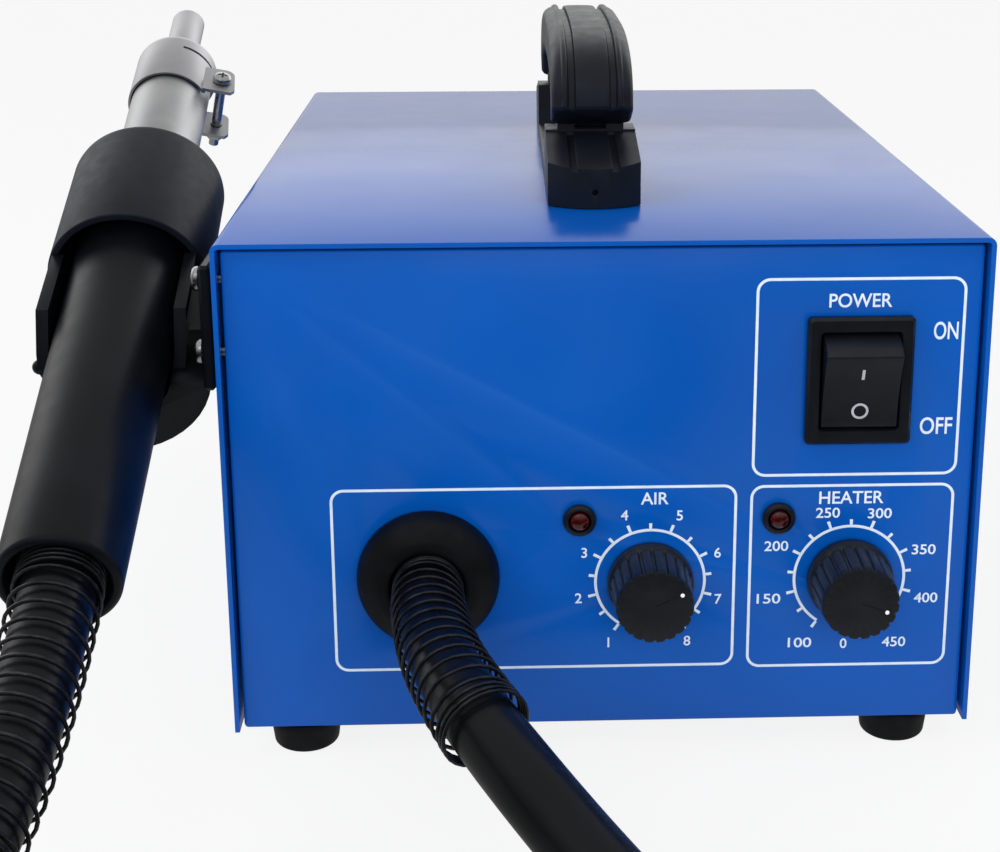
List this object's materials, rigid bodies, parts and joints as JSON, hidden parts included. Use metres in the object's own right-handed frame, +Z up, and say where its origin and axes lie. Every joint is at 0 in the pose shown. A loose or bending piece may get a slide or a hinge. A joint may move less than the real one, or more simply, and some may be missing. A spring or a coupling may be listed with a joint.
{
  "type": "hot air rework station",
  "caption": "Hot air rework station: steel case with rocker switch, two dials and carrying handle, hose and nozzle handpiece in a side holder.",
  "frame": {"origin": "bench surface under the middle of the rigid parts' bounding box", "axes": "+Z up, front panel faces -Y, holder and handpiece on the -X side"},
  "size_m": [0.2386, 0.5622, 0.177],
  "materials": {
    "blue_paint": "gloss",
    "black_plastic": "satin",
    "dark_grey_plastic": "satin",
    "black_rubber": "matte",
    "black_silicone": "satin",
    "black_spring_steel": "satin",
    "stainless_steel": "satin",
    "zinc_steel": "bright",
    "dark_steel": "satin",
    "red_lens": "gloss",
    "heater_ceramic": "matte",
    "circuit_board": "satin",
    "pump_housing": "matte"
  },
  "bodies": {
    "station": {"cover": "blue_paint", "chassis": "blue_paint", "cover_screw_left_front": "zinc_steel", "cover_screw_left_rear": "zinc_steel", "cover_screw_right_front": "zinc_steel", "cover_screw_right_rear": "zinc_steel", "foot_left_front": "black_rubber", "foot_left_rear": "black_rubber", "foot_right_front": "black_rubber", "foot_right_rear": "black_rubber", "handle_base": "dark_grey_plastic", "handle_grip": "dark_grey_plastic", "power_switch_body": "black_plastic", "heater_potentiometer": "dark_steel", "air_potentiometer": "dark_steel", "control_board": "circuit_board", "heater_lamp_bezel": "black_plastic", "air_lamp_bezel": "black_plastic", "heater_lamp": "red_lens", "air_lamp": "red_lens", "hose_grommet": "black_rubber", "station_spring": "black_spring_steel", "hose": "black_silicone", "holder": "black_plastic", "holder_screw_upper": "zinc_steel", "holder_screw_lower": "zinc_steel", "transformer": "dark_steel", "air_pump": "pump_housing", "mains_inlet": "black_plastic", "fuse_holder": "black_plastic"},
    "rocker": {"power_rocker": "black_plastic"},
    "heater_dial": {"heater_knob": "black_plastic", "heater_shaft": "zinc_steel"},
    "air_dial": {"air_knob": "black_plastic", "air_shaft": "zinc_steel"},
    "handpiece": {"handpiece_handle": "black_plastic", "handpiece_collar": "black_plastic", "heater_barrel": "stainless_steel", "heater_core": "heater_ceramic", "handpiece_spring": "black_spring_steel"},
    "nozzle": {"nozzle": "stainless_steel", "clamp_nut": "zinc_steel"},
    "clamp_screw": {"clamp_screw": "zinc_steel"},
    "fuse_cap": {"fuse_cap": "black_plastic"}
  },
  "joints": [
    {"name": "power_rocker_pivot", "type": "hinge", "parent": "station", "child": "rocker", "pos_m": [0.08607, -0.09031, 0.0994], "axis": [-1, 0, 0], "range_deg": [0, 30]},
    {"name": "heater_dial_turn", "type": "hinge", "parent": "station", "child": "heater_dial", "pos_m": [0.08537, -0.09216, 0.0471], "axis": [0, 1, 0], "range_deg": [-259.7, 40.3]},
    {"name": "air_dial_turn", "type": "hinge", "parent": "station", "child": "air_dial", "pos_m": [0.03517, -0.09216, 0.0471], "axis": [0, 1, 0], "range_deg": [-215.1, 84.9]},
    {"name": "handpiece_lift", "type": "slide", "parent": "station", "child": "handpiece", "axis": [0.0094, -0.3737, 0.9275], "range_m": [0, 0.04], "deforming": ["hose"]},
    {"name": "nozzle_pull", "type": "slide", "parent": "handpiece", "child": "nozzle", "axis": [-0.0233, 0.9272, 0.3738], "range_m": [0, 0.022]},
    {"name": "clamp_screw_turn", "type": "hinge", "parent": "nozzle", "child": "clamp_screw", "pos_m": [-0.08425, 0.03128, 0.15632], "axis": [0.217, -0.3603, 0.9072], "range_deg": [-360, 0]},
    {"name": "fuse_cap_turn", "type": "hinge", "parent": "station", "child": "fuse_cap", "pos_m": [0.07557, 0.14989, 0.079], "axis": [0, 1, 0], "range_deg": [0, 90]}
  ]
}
= = = = = = =
> Work required
Recite the full listing above exactly.

> Answer in full
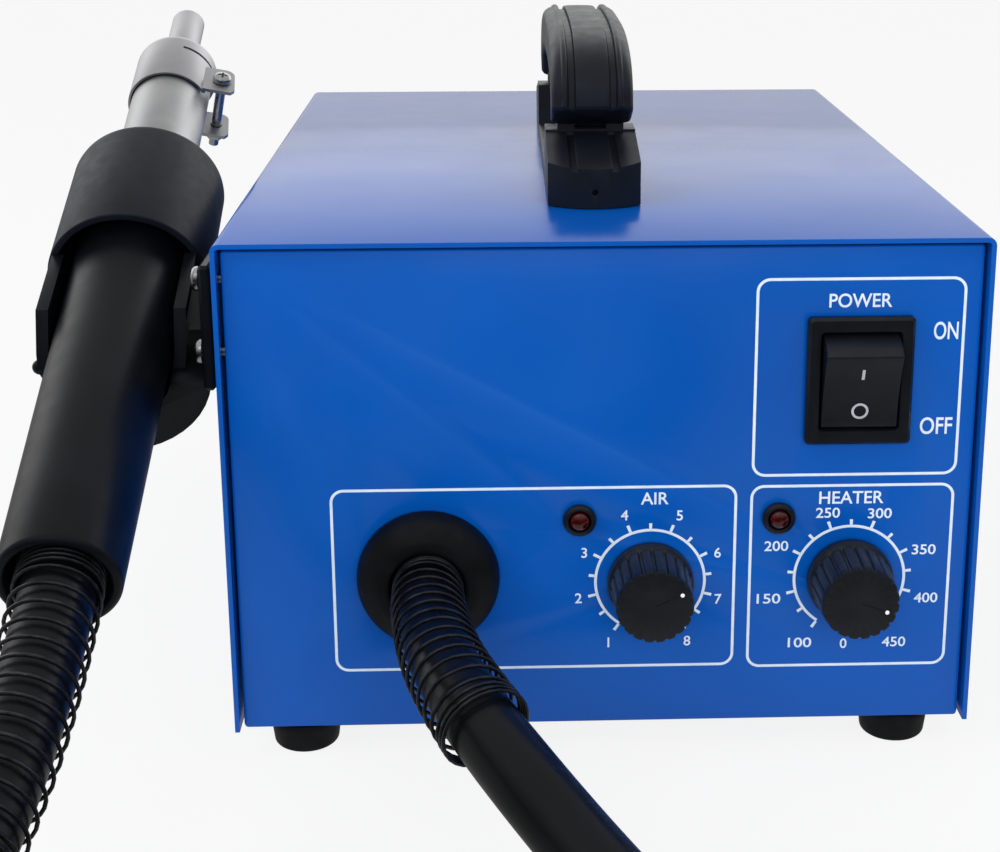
List this object's materials, rigid bodies, parts and joints as JSON, hidden parts included. Use metres in the object's own right-handed frame, +Z up, and say where its origin and axes lie. Every joint is at 0 in the pose shown. A loose or bending piece may get a slide or a hinge. A joint may move less than the real one, or more simply, and some may be missing. A spring or a coupling may be listed with a joint.
{
  "type": "hot air rework station",
  "caption": "Hot air rework station: steel case with rocker switch, two dials and carrying handle, hose and nozzle handpiece in a side holder.",
  "frame": {"origin": "bench surface under the middle of the rigid parts' bounding box", "axes": "+Z up, front panel faces -Y, holder and handpiece on the -X side"},
  "size_m": [0.2386, 0.5622, 0.177],
  "materials": {
    "blue_paint": "gloss",
    "black_plastic": "satin",
    "dark_grey_plastic": "satin",
    "black_rubber": "matte",
    "black_silicone": "satin",
    "black_spring_steel": "satin",
    "stainless_steel": "satin",
    "zinc_steel": "bright",
    "dark_steel": "satin",
    "red_lens": "gloss",
    "heater_ceramic": "matte",
    "circuit_board": "satin",
    "pump_housing": "matte"
  },
  "bodies": {
    "station": {"cover": "blue_paint", "chassis": "blue_paint", "cover_screw_left_front": "zinc_steel", "cover_screw_left_rear": "zinc_steel", "cover_screw_right_front": "zinc_steel", "cover_screw_right_rear": "zinc_steel", "foot_left_front": "black_rubber", "foot_left_rear": "black_rubber", "foot_right_front": "black_rubber", "foot_right_rear": "black_rubber", "handle_base": "dark_grey_plastic", "handle_grip": "dark_grey_plastic", "power_switch_body": "black_plastic", "heater_potentiometer": "dark_steel", "air_potentiometer": "dark_steel", "control_board": "circuit_board", "heater_lamp_bezel": "black_plastic", "air_lamp_bezel": "black_plastic", "heater_lamp": "red_lens", "air_lamp": "red_lens", "hose_grommet": "black_rubber", "station_spring": "black_spring_steel", "hose": "black_silicone", "holder": "black_plastic", "holder_screw_upper": "zinc_steel", "holder_screw_lower": "zinc_steel", "transformer": "dark_steel", "air_pump": "pump_housing", "mains_inlet": "black_plastic", "fuse_holder": "black_plastic"},
    "rocker": {"power_rocker": "black_plastic"},
    "heater_dial": {"heater_knob": "black_plastic", "heater_shaft": "zinc_steel"},
    "air_dial": {"air_knob": "black_plastic", "air_shaft": "zinc_steel"},
    "handpiece": {"handpiece_handle": "black_plastic", "handpiece_collar": "black_plastic", "heater_barrel": "stainless_steel", "heater_core": "heater_ceramic", "handpiece_spring": "black_spring_steel"},
    "nozzle": {"nozzle": "stainless_steel", "clamp_nut": "zinc_steel"},
    "clamp_screw": {"clamp_screw": "zinc_steel"},
    "fuse_cap": {"fuse_cap": "black_plastic"}
  },
  "joints": [
    {"name": "power_rocker_pivot", "type": "hinge", "parent": "station", "child": "rocker", "pos_m": [0.08607, -0.09031, 0.0994], "axis": [-1, 0, 0], "range_deg": [0, 30]},
    {"name": "heater_dial_turn", "type": "hinge", "parent": "station", "child": "heater_dial", "pos_m": [0.08537, -0.09216, 0.0471], "axis": [0, 1, 0], "range_deg": [-259.7, 40.3]},
    {"name": "air_dial_turn", "type": "hinge", "parent": "station", "child": "air_dial", "pos_m": [0.03517, -0.09216, 0.0471], "axis": [0, 1, 0], "range_deg": [-215.1, 84.9]},
    {"name": "handpiece_lift", "type": "slide", "parent": "station", "child": "handpiece", "axis": [0.0094, -0.3737, 0.9275], "range_m": [0, 0.04], "deforming": ["hose"]},
    {"name": "nozzle_pull", "type": "slide", "parent": "handpiece", "child": "nozzle", "axis": [-0.0233, 0.9272, 0.3738], "range_m": [0, 0.022]},
    {"name": "clamp_screw_turn", "type": "hinge", "parent": "nozzle", "child": "clamp_screw", "pos_m": [-0.08425, 0.03128, 0.15632], "axis": [0.217, -0.3603, 0.9072], "range_deg": [-360, 0]},
    {"name": "fuse_cap_turn", "type": "hinge", "parent": "station", "child": "fuse_cap", "pos_m": [0.07557, 0.14989, 0.079], "axis": [0, 1, 0], "range_deg": [0, 90]}
  ]
}